15. Januar, 2025

Wirtschaft

Indiens Balanceakt zwischen Protektionismus und Wirtschaftsöffnung: Annäherung an China in Sicht

Indiens Balanceakt zwischen Protektionismus und Wirtschaftsöffnung: Annäherung an China in Sicht

Der ambitionierte Plan Indiens, sich als globale Fertigungsdrehscheibe zu etablieren und somit eine praktische Alternative zu China zu werden, stößt auf politische und wirtschaftliche Herausforderungen. Die Beziehungen zwischen den beiden bevölkerungsreichsten Ländern der Welt sind seit einem tödlichen Grenzkonflikt im Himalaya im Jahr 2020 gespannt. Diese Spannungen haben den Kapital-, Technologie- und Talentfluss verlangsamt, ungeachtet des enormen Bedarfs an Elektrofahrzeugen, Halbleitern und künstlicher Intelligenz.

Die Regierung unter Premierminister Narendra Modi hat in dieser Zeit verstärkt chinesische Investitionen überprüft und damit Milliardenbeträge von Unternehmen wie BYD und Great Wall Motor abgewiesen. Diese restriktiven Maßnahmen führten auch zu zusätzlichen bürokratischen Hürden für indische Firmen mit chinesischen Anteilseignern.
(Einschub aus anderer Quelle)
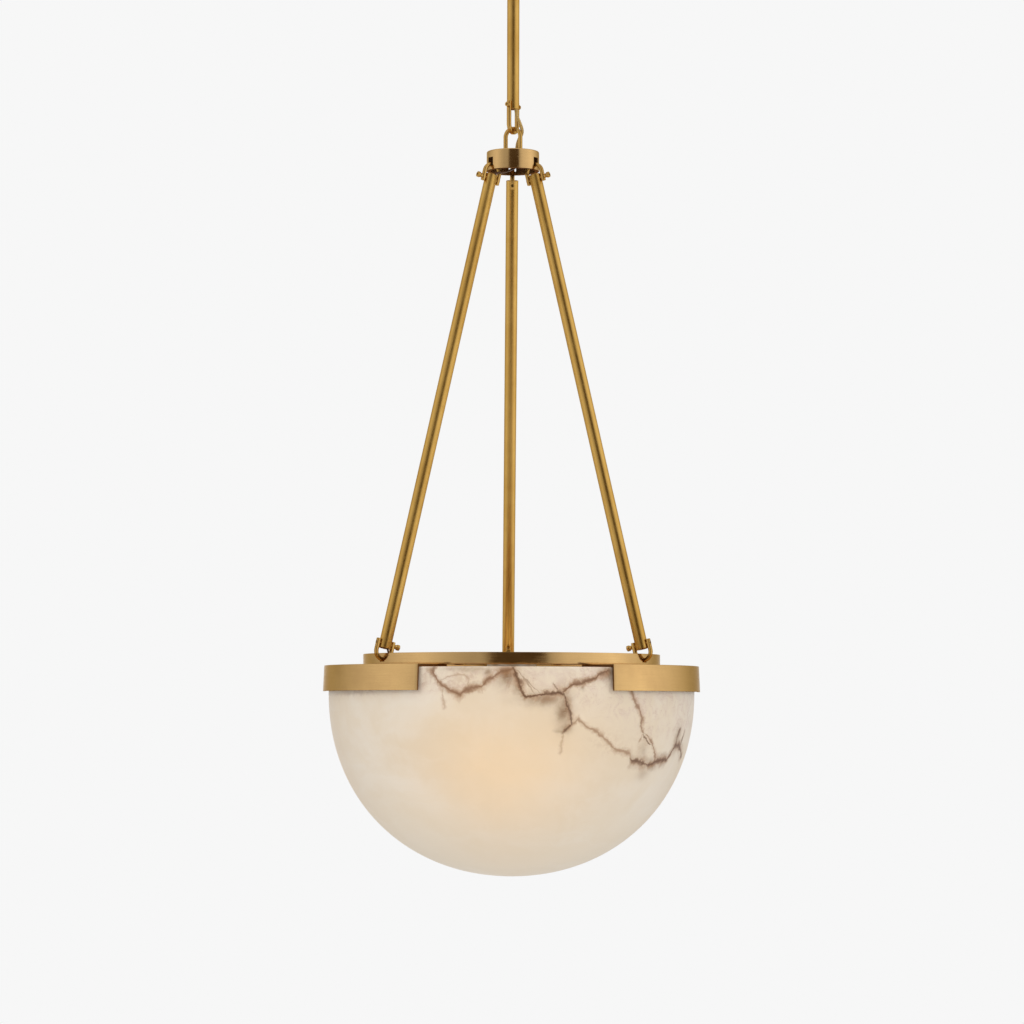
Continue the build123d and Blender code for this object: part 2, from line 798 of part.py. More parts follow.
def make_bulb(turn):
    """The opal glass of one lamp, open at the neck where the cap closes it."""
    glass = revolve(Plane.XZ * make_face(bulb_outline(0)), Axis.Z)
    glass -= revolve(Plane.XZ * make_face(bulb_outline(glass_wall)), Axis.Z)
    bottom = holder_length - holder_cavity_depth + cap_length
    return place_lamp(Pos(0, 0, bottom) * glass, turn)


def make_bulb_caps():
    """The screw caps of the three lamps, each closed at its foot and seated in its holder."""
    low = holder_length - holder_cavity_depth
    cap = disc(cap_diameter / 2, low, low + cap_length)
    foot = cap.edges().filter_by(GeomType.CIRCLE).sort_by(Axis.Z)[0]
    cap = chamfer(foot, cap_foot_chamfer)
    cap -= disc(cap_diameter / 2 - cap_wall, low + cap_foot, low + cap_length - cap_wall)
    cap -= disc(bulb_neck_diameter / 2 - glass_wall, low + cap_length - cap_wall, low + cap_length)
    return Compound([place_lamp(cap, turn) for turn in lamp_turns])


# ---------------------------------------------------------------- cord


def hub_cord_entry():
    """Where the cord goes through the hub's top, in the plane of the links."""
    return Vector(cord_under_loop[0], cord_under_loop[1])


def bend_points(end_level, way, last_points):
    """The cord's route past a shackle, in the plane of the links: out of the stem, round the loop."""
    route = (cord_leaves_stem, cord_swings_out, cord_beside_shackle, cord_swings_back, cord_under_loop)
    across, along, _ = cord_leaves_stem
    points = [(across, along, end_level - way * cord_in_stem)]
    points += [(across, along, end_level + way * away) for across, along, away in route]
    return points + last_points


def make_upper_cord_bend():
    last = [(0, 0, -nipple_length - cord_over_loop_drop), (0, 0, supply_cord_low())]
    return turned(cord_along(bend_points(stem_top, 1, last), cord_diameter), link_turn)


def supply_cord_low():
    """Level inside the nipple where the part of the cord that never bends begins."""
    return -nipple_length + cord_in_nipple


def make_supply_cord():
    return disc(cord_radius, supply_cord_low(), cord_top)


def make_stem_cord():
    low = stem_bottom + cord_in_stem
    high = stem_top - cord_in_stem
    across = cord_leaves_stem[0]
    return turned(rod(cord_radius, (across, 0, low), (across, 0, high)), link_turn)


def jacket_end_z():
    return hub_top_z - jacket_below_hub_top


def make_lower_cord_bend():
    entry = hub_cord_entry()
    last = [(entry.X, entry.Y, jacket_end_z())]
    return turned(cord_along(bend_points(stem_bottom, -1, last), cord_diameter), link_turn)


def make_arm_lead():
    """The thin lead: across the hub, down the left arm, along the spider and into the cluster."""
    entry = hub_cord_entry().rotate(Axis.Z, link_turn - left_turn)
    on_spider_z = spider_top_z + lead_radius + lead_rest
    points = [
        (entry.X, entry.Y, jacket_end_z()),
        (entry.X, entry.Y, hub_bottom_z + lead_above_hub_bottom),
        (lead_past_hub_across, lead_past_hub_side, hub_bottom_z - lead_below_hub_bottom),
        on_arm(lead_into_arm, lead_in_tube_side, lead_in_tube_inward),
        on_arm(link_spacing - lead_out_of_arm, lead_in_tube_side, lead_in_tube_inward),
        (ring_radius - ring_wall - lead_off_ring, lead_on_spider_side, on_spider_z),
        (lead_hole_radius - lead_off_hole_centre, lead_on_spider_side, on_spider_z),
        (lead_hole_radius - lead_off_hole_centre, lead_on_spider_side, on_spider_z - lead_tail),
    ]
    return turned(cord_along(points, lead_diameter), left_turn)


# ---------------------------------------------------------------- build

pieces = {
    "mounting_bar": make_mounting_bar(),
    "ground_screw": make_ground_screw(),
    "canopy_nipple": tube(nipple_diameter / 2, nipple_bore / 2, -nipple_length, 0),
    "nipple_nut": hexagon(nut_flats, -bar_plate_thickness - nut_height, -bar_plate_thickness)
    - disc(nipple_diameter / 2 + thread_fit, -cut_past, 0),
    "canopy": make_canopy(),
    "canopy_collar": make_collar(),
    "canopy_loop": make_canopy_loop(),
    "supply_cord": make_supply_cord(),
    "upper_shackle": make_main_shackle(upper_crown_z, True),
    "upper_shackle_bolt": make_main_bolt(upper_bolt_z),
    "upper_shackle_nut": make_main_nut(upper_bolt_z),
    "upper_cord_bend": make_upper_cord_bend(),
    "stem": make_stem(),
    "stem_cord": make_stem_cord(),
    "lower_shackle": make_main_shackle(lower_crown_z, False),
    "lower_shackle_bolt": make_main_bolt(lower_bolt_z),
    "lower_shackle_nut": make_main_nut(lower_bolt_z),
    "lower_cord_bend": make_lower_cord_bend(),
    "hub_loop": make_hub_loop(),
    "hub_loop_nuts": make_hub_loop_nuts(),
    "hub": make_hub(),
    "upper_arm_bolts": make_arm_bolts(True),
    "lower_arm_bolts": make_arm_bolts(False),
    "upper_ring": make_upper_ring(),
    "bracket_screws": make_bracket_screws(),
    "bowl": make_bowl(),
    "bowl_washers": make_bowl_washers(),
    "bowl_screws": make_bowl_screws(),
    "lamp_spider": make_spider(),
    "spider_screws": make_spider_screws(),
    "cluster_body": make_cluster_body(),
    "cluster_nipple": make_cluster_nipple(),
    "cluster_nuts": make_cluster_nuts(),
    "bulb_caps": make_bulb_caps(),
    "arm_lead": make_arm_lead(),
}
for side, turn in arm_turns.items():
    pieces[f"{side}_arm"] = make_arm(turn)
    pieces[f"{side}_hub_shackle"] = make_upper_arm_shackle(turn)
    pieces[f"{side}_ring_shackle"] = make_lower_arm_shackle(turn)
    pieces[f"{side}_bracket"] = make_bracket(turn)
    pieces[f"{side}_rim_pad"] = make_pad(turn)
for number, turn in enumerate(lamp_turns, start=1):
    pieces[f"lampholder_{number}"] = make_lampholder(turn)
    pieces[f"bulb_{number}"] = make_bulb(turn)

os.makedirs("parts", exist_ok=True)
for name, piece in pieces.items():
    export_step(piece, f"parts/{name}.step")

print("arm tilt", round(arm_tilt, 2), "stem", round(stem_top, 2), round(stem_bottom, 2))
print("hub", round(hub_top_z, 2), "ring", round(ring_top_z, 2))
print("rim", round(rim_z, 2), "bottom", round(bowl_bottom_z, 2))
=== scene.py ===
import math
from functools import reduce

import bmesh
import bpy
from bpy.props import FloatProperty, FloatVectorProperty, PointerProperty
from mathutils import Matrix, Vector
from mathutils.geometry import interpolate_bezier


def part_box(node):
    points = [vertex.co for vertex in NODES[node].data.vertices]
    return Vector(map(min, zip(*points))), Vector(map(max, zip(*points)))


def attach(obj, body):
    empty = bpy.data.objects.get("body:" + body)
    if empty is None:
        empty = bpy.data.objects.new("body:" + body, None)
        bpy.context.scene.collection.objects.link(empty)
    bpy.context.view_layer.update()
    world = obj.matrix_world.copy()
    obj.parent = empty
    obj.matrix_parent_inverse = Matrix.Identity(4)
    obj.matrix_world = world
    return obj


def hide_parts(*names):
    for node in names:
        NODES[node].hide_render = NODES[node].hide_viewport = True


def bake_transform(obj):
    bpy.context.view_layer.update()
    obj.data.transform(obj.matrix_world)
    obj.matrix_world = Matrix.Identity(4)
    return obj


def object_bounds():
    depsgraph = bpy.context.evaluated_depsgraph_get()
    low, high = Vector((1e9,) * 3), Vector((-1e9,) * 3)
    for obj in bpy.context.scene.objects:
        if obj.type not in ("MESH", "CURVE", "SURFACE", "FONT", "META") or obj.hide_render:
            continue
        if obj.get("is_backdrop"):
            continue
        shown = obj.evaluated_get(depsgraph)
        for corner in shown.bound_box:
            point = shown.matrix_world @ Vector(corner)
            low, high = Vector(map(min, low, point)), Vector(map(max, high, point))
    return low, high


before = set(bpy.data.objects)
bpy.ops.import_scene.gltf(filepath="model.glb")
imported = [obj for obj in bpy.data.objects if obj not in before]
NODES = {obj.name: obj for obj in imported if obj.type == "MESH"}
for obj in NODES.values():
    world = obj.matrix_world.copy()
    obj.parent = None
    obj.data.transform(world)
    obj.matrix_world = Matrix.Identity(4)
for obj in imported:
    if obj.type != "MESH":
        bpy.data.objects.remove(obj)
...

Nun erwägt Neu-Delhi jedoch eine Lockerung einiger dieser Beschränkungen, da Unternehmen trotz zahlreicher staatlicher Subventionen Schwierigkeiten haben, die Produktion auszuweiten. Laut Sushant Singh, Dozent an der Yale University und ehemaliger Forscher für politische Denkfabriken in Indien, besteht die Erkenntnis, dass Indien ohne Einbindung in chinesische Lieferketten nicht an wichtigen globalen Lieferketten teilhaben kann.

Selbst Unternehmen, die Handelsbarrieren befürwortet haben, erkennen die Notwendigkeit für entscheidende Importe aus China an. Naveen Jindal, Geschäftsführer von Jindal Steel & Power und Bundesabgeordneter, unterstützt zwar Zölle auf chinesischen Stahl, sieht jedoch ebenfalls die Notwendigkeit eines pragmatischen Ansatzes im Handel.

Nach vier Jahren von Investitions- und Visabeschränkungen plant Modis Regierung, die Regularien zu überarbeiten und das sogenannte "Make in India"-Vorhaben neuen Schwung zu verleihen. Ein Regierungsoffizieller teilte mit, dass Investitionen von Firmen mit bis zu 10% chinesischer Beteiligung künftig keine Genehmigung mehr benötigen sollen. Zusätzlich ist ein Post-Investment-Monitoring-Framework geplant, um Sicherheitsbedenken entgegenzuwirken.

Analysten sehen in diesen Maßnahmen einen notwendigen Schritt, um Indien in globale Lieferketten, insbesondere in Hightech-Bereichen wie Solarzellen, Elektrofahrzeuge und Batteriefertigung, zu integrieren. Bereites wurden Visa-Beschränkungen für chinesische Ingenieure in subventionierten Sektoren gelockert, und fast 2.000 kurzfristige Visa wurden genehmigt.

Trotz der politischen Spannungen bleiben die wirtschaftlichen Verflechtungen bestehen. Indiens Importe aus China sind seit dem Grenzkonflikt um 56% gestiegen, und das Handelsdefizit hat sich auf 85 Milliarden Dollar nahezu verdoppelt. Indiens Wirtschaftsberater V. Anantha Nageswaran betonte, dass es unvermeidlich sei, dass Indien sich in die chinesischen Lieferketten einfügen müsse, und die Frage lediglich sei, in welchem Ausmaß dies durch Importe oder chinesische Investitionen geschehen solle.